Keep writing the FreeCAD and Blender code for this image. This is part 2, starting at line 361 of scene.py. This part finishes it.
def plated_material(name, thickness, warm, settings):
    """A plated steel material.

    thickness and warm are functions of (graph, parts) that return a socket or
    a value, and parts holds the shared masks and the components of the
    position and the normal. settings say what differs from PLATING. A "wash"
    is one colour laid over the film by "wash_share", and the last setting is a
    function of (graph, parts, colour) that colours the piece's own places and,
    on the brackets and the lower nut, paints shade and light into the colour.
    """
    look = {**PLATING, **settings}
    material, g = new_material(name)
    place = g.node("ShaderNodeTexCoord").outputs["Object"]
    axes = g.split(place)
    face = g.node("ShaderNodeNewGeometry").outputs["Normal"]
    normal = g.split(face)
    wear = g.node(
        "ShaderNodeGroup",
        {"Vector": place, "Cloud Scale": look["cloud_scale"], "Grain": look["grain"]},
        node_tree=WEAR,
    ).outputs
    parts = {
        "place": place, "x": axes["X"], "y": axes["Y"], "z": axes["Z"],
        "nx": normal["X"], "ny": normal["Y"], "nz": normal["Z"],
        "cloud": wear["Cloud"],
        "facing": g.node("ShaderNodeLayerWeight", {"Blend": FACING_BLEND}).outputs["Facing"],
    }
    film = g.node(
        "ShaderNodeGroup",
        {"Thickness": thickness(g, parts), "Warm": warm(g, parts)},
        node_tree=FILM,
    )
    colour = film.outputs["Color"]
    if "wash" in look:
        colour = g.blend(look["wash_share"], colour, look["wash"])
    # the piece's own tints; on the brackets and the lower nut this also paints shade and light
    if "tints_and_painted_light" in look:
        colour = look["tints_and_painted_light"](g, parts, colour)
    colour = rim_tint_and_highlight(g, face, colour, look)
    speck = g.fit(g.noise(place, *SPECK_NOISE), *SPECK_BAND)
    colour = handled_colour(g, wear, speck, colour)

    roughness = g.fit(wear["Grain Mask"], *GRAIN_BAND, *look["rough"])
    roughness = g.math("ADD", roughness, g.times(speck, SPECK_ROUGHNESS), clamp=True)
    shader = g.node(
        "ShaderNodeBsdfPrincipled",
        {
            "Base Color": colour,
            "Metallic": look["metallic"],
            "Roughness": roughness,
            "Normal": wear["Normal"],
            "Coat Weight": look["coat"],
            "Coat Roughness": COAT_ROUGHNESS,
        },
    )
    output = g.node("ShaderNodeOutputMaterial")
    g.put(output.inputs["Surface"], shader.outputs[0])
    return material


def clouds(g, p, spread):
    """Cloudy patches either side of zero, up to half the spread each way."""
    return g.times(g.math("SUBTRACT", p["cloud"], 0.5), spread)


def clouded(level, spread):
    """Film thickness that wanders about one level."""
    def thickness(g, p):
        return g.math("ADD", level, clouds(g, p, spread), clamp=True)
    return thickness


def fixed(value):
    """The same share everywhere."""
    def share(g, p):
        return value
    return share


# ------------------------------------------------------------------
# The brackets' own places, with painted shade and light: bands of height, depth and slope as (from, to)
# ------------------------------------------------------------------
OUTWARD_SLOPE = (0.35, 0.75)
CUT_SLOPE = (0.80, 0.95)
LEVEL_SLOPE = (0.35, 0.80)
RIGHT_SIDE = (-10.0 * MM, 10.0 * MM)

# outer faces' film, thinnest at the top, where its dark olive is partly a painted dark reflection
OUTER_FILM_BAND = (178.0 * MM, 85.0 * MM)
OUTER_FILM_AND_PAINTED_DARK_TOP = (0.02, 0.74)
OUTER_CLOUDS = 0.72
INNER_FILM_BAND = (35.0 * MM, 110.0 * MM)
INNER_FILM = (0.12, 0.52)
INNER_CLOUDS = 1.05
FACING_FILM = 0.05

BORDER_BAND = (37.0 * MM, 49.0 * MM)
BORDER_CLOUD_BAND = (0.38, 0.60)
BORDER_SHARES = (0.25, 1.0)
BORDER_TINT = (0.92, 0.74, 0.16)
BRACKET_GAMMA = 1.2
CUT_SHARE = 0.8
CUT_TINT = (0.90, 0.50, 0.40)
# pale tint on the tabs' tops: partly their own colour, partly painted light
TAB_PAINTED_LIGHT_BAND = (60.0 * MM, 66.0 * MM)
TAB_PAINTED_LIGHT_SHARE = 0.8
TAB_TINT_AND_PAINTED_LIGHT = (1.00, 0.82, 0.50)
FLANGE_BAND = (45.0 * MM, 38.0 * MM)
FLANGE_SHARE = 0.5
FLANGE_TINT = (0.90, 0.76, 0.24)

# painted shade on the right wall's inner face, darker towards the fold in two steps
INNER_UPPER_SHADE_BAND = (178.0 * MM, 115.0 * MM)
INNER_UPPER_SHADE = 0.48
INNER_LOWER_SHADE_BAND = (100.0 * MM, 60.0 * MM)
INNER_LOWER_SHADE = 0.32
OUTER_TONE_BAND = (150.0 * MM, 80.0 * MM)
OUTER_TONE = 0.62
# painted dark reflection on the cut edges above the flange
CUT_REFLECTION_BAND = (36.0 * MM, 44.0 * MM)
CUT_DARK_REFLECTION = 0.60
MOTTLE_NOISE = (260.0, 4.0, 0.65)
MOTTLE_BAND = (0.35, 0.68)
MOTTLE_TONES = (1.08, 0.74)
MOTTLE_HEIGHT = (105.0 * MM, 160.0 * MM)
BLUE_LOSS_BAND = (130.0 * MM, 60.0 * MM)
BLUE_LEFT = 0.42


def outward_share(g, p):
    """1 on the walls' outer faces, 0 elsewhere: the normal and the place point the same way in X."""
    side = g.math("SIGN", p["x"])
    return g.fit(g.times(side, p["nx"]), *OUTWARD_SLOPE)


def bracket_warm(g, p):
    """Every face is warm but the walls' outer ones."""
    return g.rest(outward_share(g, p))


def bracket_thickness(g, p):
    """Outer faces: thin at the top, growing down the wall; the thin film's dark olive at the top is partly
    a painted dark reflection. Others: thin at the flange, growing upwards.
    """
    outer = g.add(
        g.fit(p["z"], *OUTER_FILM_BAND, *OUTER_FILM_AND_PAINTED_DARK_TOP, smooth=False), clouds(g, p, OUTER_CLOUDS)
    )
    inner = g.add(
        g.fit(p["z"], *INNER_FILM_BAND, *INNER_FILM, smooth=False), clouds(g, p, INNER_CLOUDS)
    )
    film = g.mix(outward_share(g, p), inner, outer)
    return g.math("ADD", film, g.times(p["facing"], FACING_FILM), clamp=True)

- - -

◆ **WORK TO BE COMPLETED**
Write out the full listing, keeping every line exactly as it is.

◆ **RESPONSE TO THE TASK**
Keep writing the FreeCAD and Blender code for this image. This is part 2, starting at line 361 of scene.py. This part finishes it.
def plated_material(name, thickness, warm, settings):
    """A plated steel material.

    thickness and warm are functions of (graph, parts) that return a socket or
    a value, and parts holds the shared masks and the components of the
    position and the normal. settings say what differs from PLATING. A "wash"
    is one colour laid over the film by "wash_share", and the last setting is a
    function of (graph, parts, colour) that colours the piece's own places and,
    on the brackets and the lower nut, paints shade and light into the colour.
    """
    look = {**PLATING, **settings}
    material, g = new_material(name)
    place = g.node("ShaderNodeTexCoord").outputs["Object"]
    axes = g.split(place)
    face = g.node("ShaderNodeNewGeometry").outputs["Normal"]
    normal = g.split(face)
    wear = g.node(
        "ShaderNodeGroup",
        {"Vector": place, "Cloud Scale": look["cloud_scale"], "Grain": look["grain"]},
        node_tree=WEAR,
    ).outputs
    parts = {
        "place": place, "x": axes["X"], "y": axes["Y"], "z": axes["Z"],
        "nx": normal["X"], "ny": normal["Y"], "nz": normal["Z"],
        "cloud": wear["Cloud"],
        "facing": g.node("ShaderNodeLayerWeight", {"Blend": FACING_BLEND}).outputs["Facing"],
    }
    film = g.node(
        "ShaderNodeGroup",
        {"Thickness": thickness(g, parts), "Warm": warm(g, parts)},
        node_tree=FILM,
    )
    colour = film.outputs["Color"]
    if "wash" in look:
        colour = g.blend(look["wash_share"], colour, look["wash"])
    # the piece's own tints; on the brackets and the lower nut this also paints shade and light
    if "tints_and_painted_light" in look:
        colour = look["tints_and_painted_light"](g, parts, colour)
    colour = rim_tint_and_highlight(g, face, colour, look)
    speck = g.fit(g.noise(place, *SPECK_NOISE), *SPECK_BAND)
    colour = handled_colour(g, wear, speck, colour)

    roughness = g.fit(wear["Grain Mask"], *GRAIN_BAND, *look["rough"])
    roughness = g.math("ADD", roughness, g.times(speck, SPECK_ROUGHNESS), clamp=True)
    shader = g.node(
        "ShaderNodeBsdfPrincipled",
        {
            "Base Color": colour,
            "Metallic": look["metallic"],
            "Roughness": roughness,
            "Normal": wear["Normal"],
            "Coat Weight": look["coat"],
            "Coat Roughness": COAT_ROUGHNESS,
        },
    )
    output = g.node("ShaderNodeOutputMaterial")
    g.put(output.inputs["Surface"], shader.outputs[0])
    return material


def clouds(g, p, spread):
    """Cloudy patches either side of zero, up to half the spread each way."""
    return g.times(g.math("SUBTRACT", p["cloud"], 0.5), spread)


def clouded(level, spread):
    """Film thickness that wanders about one level."""
    def thickness(g, p):
        return g.math("ADD", level, clouds(g, p, spread), clamp=True)
    return thickness


def fixed(value):
    """The same share everywhere."""
    def share(g, p):
        return value
    return share


# ------------------------------------------------------------------
# The brackets' own places, with painted shade and light: bands of height, depth and slope as (from, to)
# ------------------------------------------------------------------
OUTWARD_SLOPE = (0.35, 0.75)
CUT_SLOPE = (0.80, 0.95)
LEVEL_SLOPE = (0.35, 0.80)
RIGHT_SIDE = (-10.0 * MM, 10.0 * MM)

# outer faces' film, thinnest at the top, where its dark olive is partly a painted dark reflection
OUTER_FILM_BAND = (178.0 * MM, 85.0 * MM)
OUTER_FILM_AND_PAINTED_DARK_TOP = (0.02, 0.74)
OUTER_CLOUDS = 0.72
INNER_FILM_BAND = (35.0 * MM, 110.0 * MM)
INNER_FILM = (0.12, 0.52)
INNER_CLOUDS = 1.05
FACING_FILM = 0.05

BORDER_BAND = (37.0 * MM, 49.0 * MM)
BORDER_CLOUD_BAND = (0.38, 0.60)
BORDER_SHARES = (0.25, 1.0)
BORDER_TINT = (0.92, 0.74, 0.16)
BRACKET_GAMMA = 1.2
CUT_SHARE = 0.8
CUT_TINT = (0.90, 0.50, 0.40)
# pale tint on the tabs' tops: partly their own colour, partly painted light
TAB_PAINTED_LIGHT_BAND = (60.0 * MM, 66.0 * MM)
TAB_PAINTED_LIGHT_SHARE = 0.8
TAB_TINT_AND_PAINTED_LIGHT = (1.00, 0.82, 0.50)
FLANGE_BAND = (45.0 * MM, 38.0 * MM)
FLANGE_SHARE = 0.5
FLANGE_TINT = (0.90, 0.76, 0.24)

# painted shade on the right wall's inner face, darker towards the fold in two steps
INNER_UPPER_SHADE_BAND = (178.0 * MM, 115.0 * MM)
INNER_UPPER_SHADE = 0.48
INNER_LOWER_SHADE_BAND = (100.0 * MM, 60.0 * MM)
INNER_LOWER_SHADE = 0.32
OUTER_TONE_BAND = (150.0 * MM, 80.0 * MM)
OUTER_TONE = 0.62
# painted dark reflection on the cut edges above the flange
CUT_REFLECTION_BAND = (36.0 * MM, 44.0 * MM)
CUT_DARK_REFLECTION = 0.60
MOTTLE_NOISE = (260.0, 4.0, 0.65)
MOTTLE_BAND = (0.35, 0.68)
MOTTLE_TONES = (1.08, 0.74)
MOTTLE_HEIGHT = (105.0 * MM, 160.0 * MM)
BLUE_LOSS_BAND = (130.0 * MM, 60.0 * MM)
BLUE_LEFT = 0.42


def outward_share(g, p):
    """1 on the walls' outer faces, 0 elsewhere: the normal and the place point the same way in X."""
    side = g.math("SIGN", p["x"])
    return g.fit(g.times(side, p["nx"]), *OUTWARD_SLOPE)


def bracket_warm(g, p):
    """Every face is warm but the walls' outer ones."""
    return g.rest(outward_share(g, p))


def bracket_thickness(g, p):
    """Outer faces: thin at the top, growing down the wall; the thin film's dark olive at the top is partly
    a painted dark reflection. Others: thin at the flange, growing upwards.
    """
    outer = g.add(
        g.fit(p["z"], *OUTER_FILM_BAND, *OUTER_FILM_AND_PAINTED_DARK_TOP, smooth=False), clouds(g, p, OUTER_CLOUDS)
    )
    inner = g.add(
        g.fit(p["z"], *INNER_FILM_BAND, *INNER_FILM, smooth=False), clouds(g, p, INNER_CLOUDS)
    )
    film = g.mix(outward_share(g, p), inner, outer)
    return g.math("ADD", film, g.times(p["facing"], FACING_FILM), clamp=True)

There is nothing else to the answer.